Select Committee on International Development Minutes of Evidence


Memorandum submitted by the International HIV/AIDS Alliance

  My colleagues and I at the International HIV/AIDS Alliance welcome the decision of the International Development Committee to hold an inquiry into HIV/AIDS and social and economic development.

  The Alliance is an international NGO supporting community responses to AIDS in developing countries. Since our establishment in 1993, we have worked in partnership with over 1,000 local non-governmental organisations (NGOs) in Africa, Asia and Latin America, encouraging them to engage in AIDS work and helping them to improve their prevention, care and impact-alleviation activities. The Alliance also serves as a Collaborating Centre of UNAIDS.

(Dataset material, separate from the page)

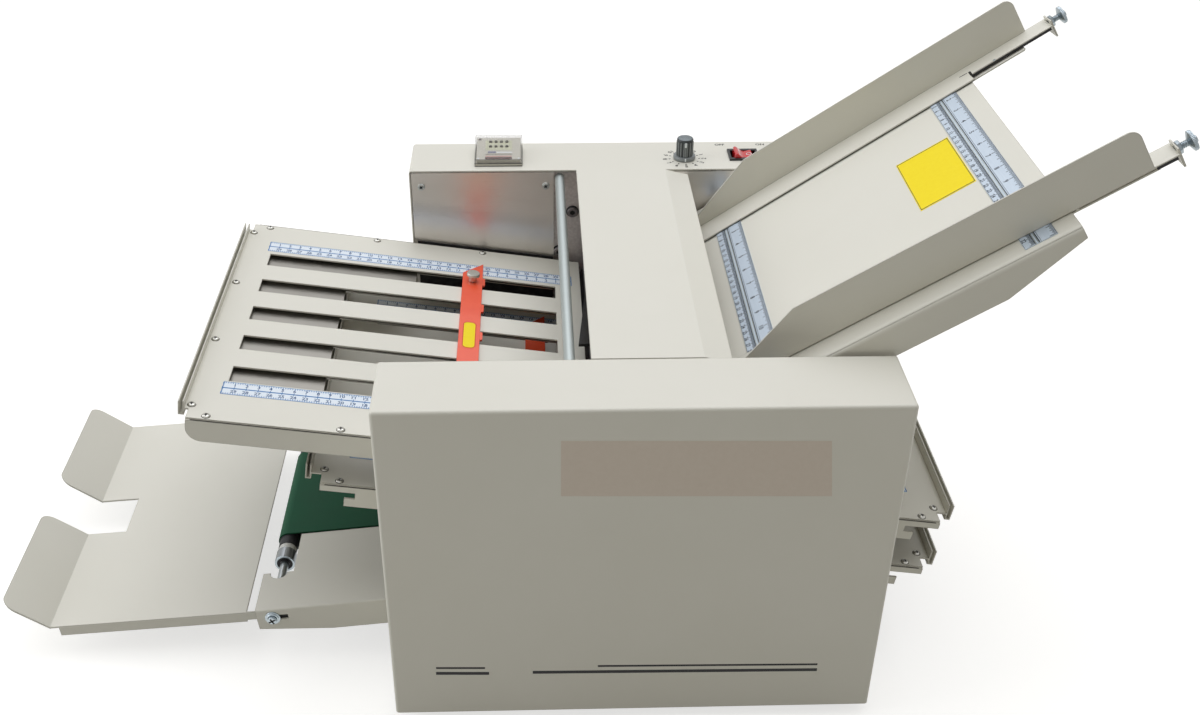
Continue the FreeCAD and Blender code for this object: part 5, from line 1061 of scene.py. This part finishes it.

  In discussing the response of the international community to the HIV/AIDS epidemic, we would like to draw the Committee's attention to the following principle points:

    —  successful responses to HIV/AIDS require community involvement and commitment, especially from people living with HIV;

    —  the Department for International Development (DFID) has supported some of the most important and innovative HIV activities in the developing world, but seemingly outside any overall strategy for ensuring a broad impact. DFID recently increased its commitment to HIV and began a process of improving its programmes; nevertheless, DFID is by no means a leader on this issue amongst bilateral aid agencies. The lack of DFID strategy is particularly evident in regard to civil society responses to AIDS, as reflected in a recent decision in India to phase out support to a remarkable "Healthy Highways" project without ensuring an adequate transition plan;

    —  the European Commission's support to HIV responses in developing countries has been particularly strong in certain areas of research, especially regarding the links between STDs and HIV. Unfortunately, the Commission seems to lack the necessary political will, bureaucratic structures and technical expertise to effectively support community and civil society responses to AIDS; and

    —  the lack of technical capacity in HIV/AIDS at both DFID and the EC has constrained the development of appropriate responses. In contrast, the United States continues to pull more than its weight in supporting developing country HIV programmes.